- [Exercise goal]: Your task is to quote the listing below exactly, beginning with its first line and ending on the line bearing "cap_off(t, cap_lo(t), 0)".

- [Data extract]:
##############################

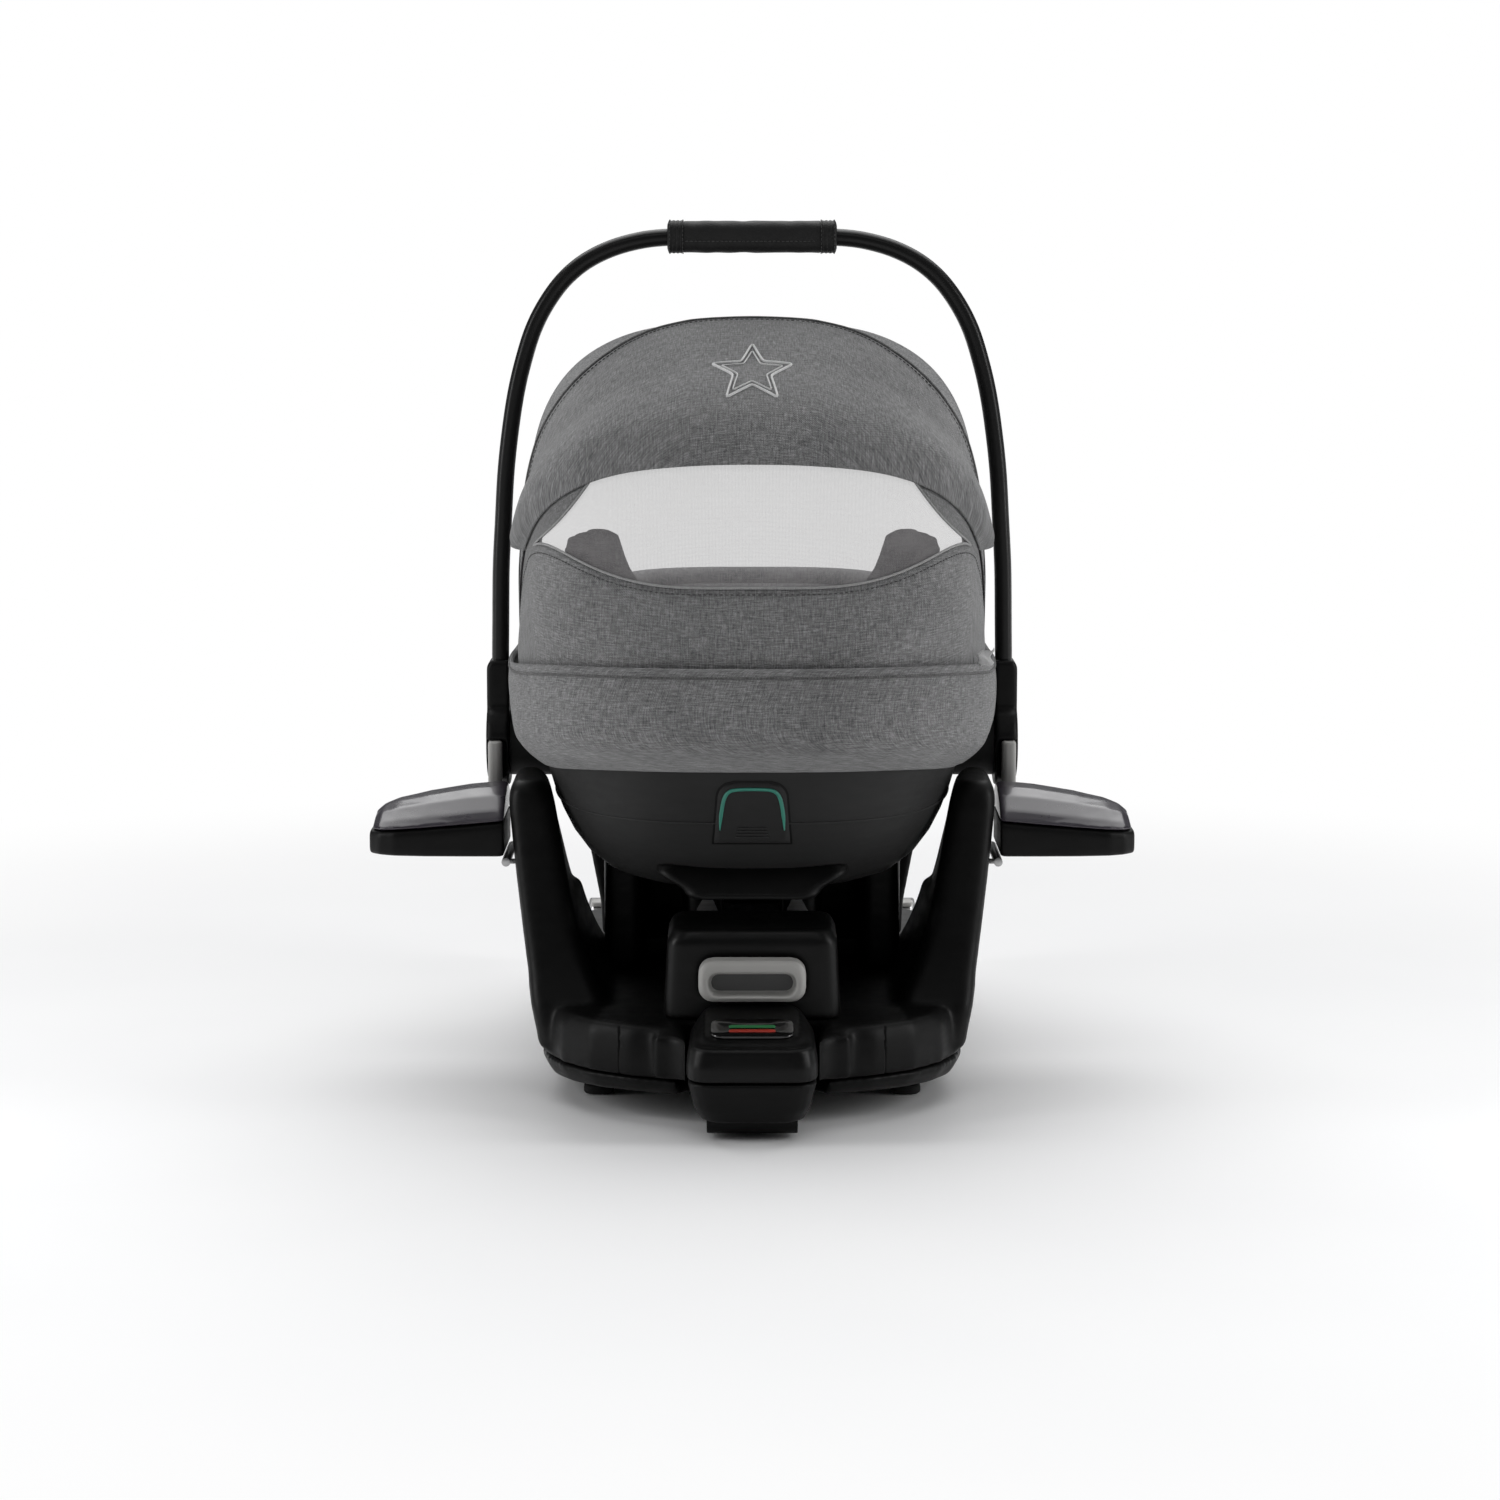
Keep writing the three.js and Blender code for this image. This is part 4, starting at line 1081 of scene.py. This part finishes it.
# seam bead along the front edge, and topstitching beside it
ride(tube("cap_seam_bead", [can(t, cap_lo(t), cap_off(t, cap_lo(t), 0) + 0.3) for t in ts], "melange_dark", r=1.3, sides=8), "canopy_mid")


def dashes(name, pts, mat, body, step=4.2, dash=2.7, r=0.42, lift=None):
    """Topstitching: short thread dashes along points in millimetres, one object."""
    p = np.asarray(pts, float)
    s = np.concatenate([[0], np.cumsum(np.linalg.norm(np.diff(p, axis=0), axis=1))])
    verts, faces, uv = [], [], []
    d = 0.0
    while d + dash < s[-1]:
        q = np.stack([np.interp(np.linspace(d, d + dash, 4), s, p[:, k]) for k in range(3)], 1)
        tdir = q[-1] - q[0]
        tdir /= np.linalg.norm(tdir) + 1e-9
        a = np.cross(tdir, (0.3, 0.2, 1))
        a /= np.linalg.norm(a) + 1e-9
        b = np.cross(a, tdir)
        base = len(verts)
        for k in range(4):
            rad = r * (0.55 if k in (0, 3) else 1)
            for m in range(6):
                th = m * math.pi / 3
                verts.append((q[k] + a * rad * math.cos(th) + b * rad * math.sin(th)) * MM)
                uv.append((th * r * MM, (d + k * dash / 3) * MM))
        for k in range(3):
            for m in range(6):
                w = (m + 1) % 6
                faces.append((base + k * 6 + m, base + k * 6 + w, base + (k + 1) * 6 + w, base + (k + 1) * 6 + m))
        faces.append(tuple(base + m for m in range(6)))
        faces.append(tuple(base + 18 + m for m in reversed(range(6))))
        d += step
    o = mesh_from(name, verts, faces, mat)
    cloth_attr(o, np.array(uv))
    outward(o)
    return ride(o, body)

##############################

- [Complete response]:
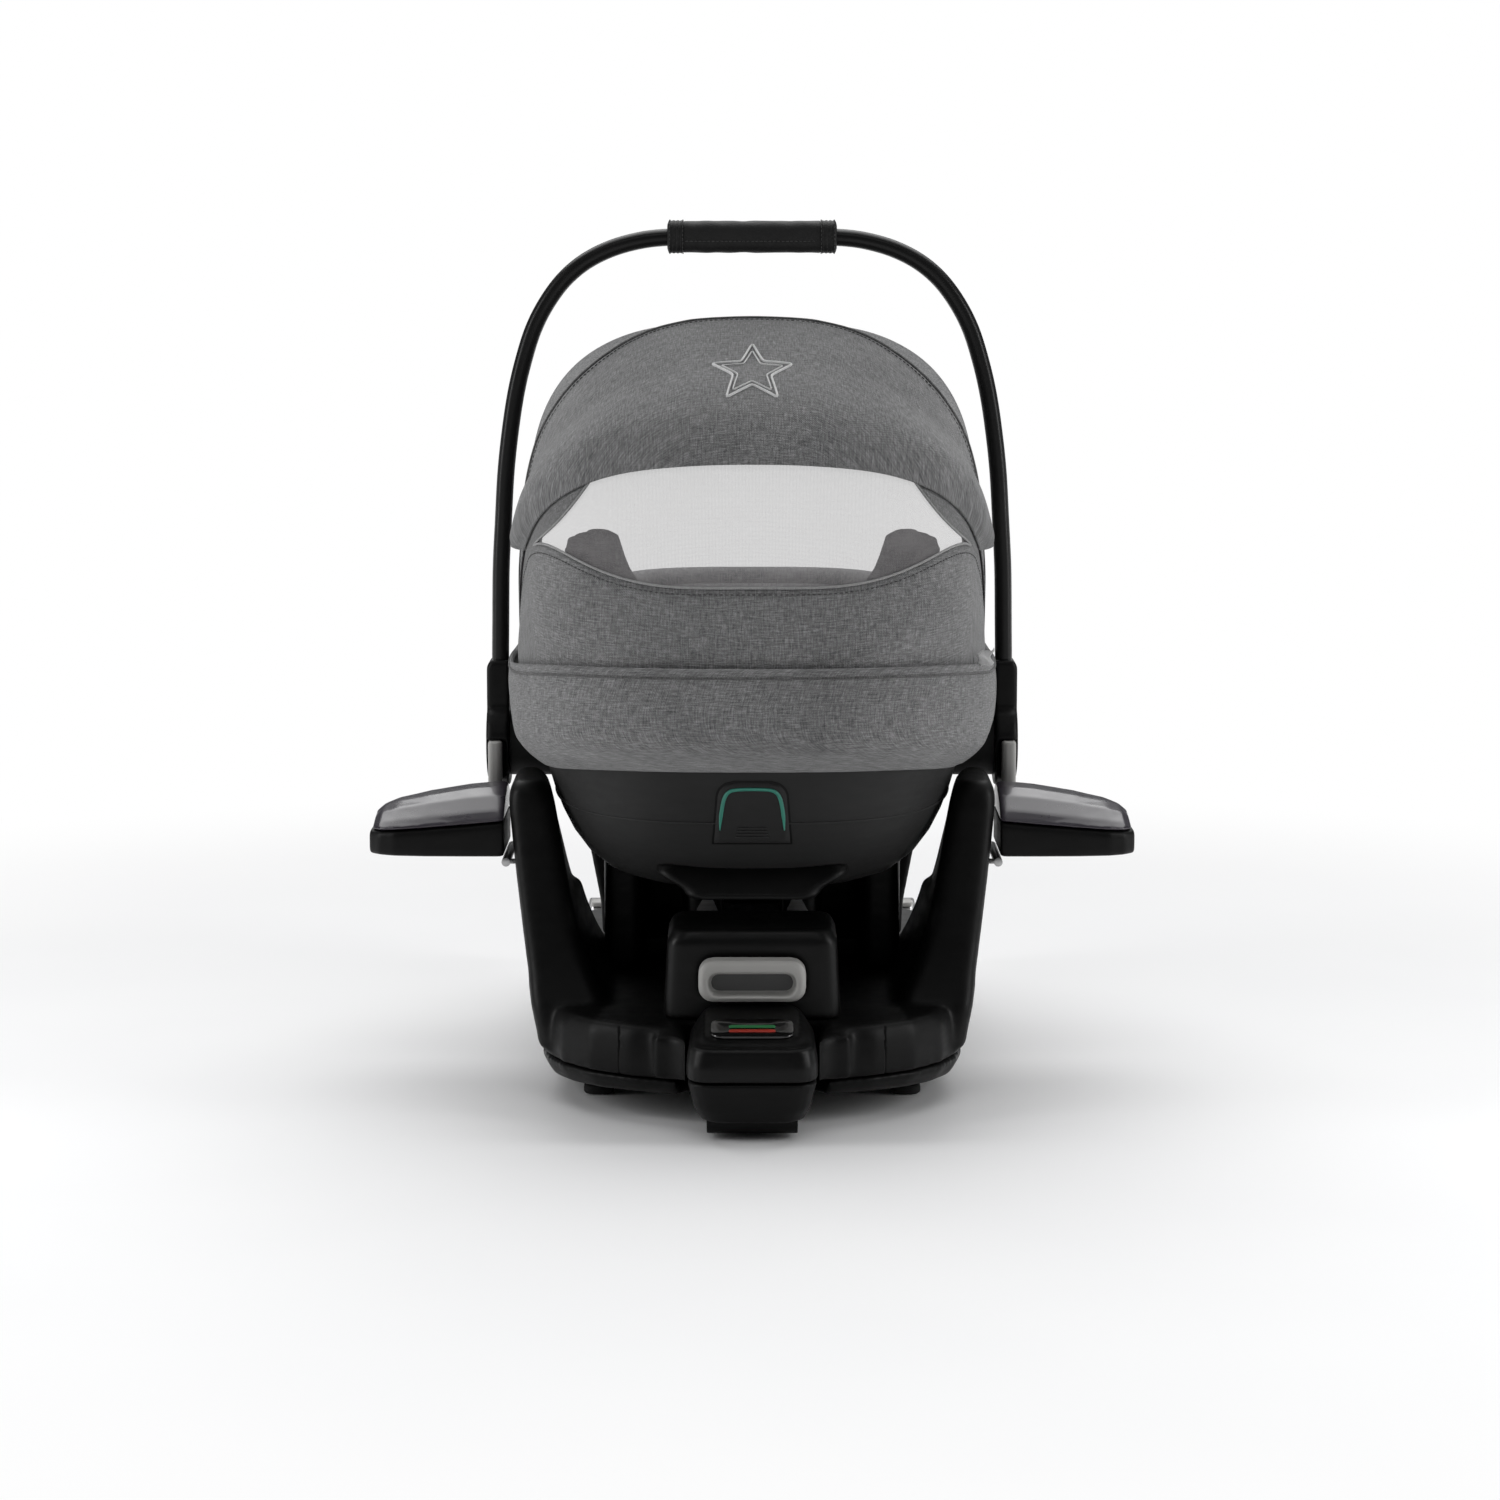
Keep writing the three.js and Blender code for this image. This is part 4, starting at line 1081 of scene.py. This part finishes it.
# seam bead along the front edge, and topstitching beside it
ride(tube("cap_seam_bead", [can(t, cap_lo(t), cap_off(t, cap_lo(t), 0) + 0.3) for t in ts], "melange_dark", r=1.3, sides=8), "canopy_mid")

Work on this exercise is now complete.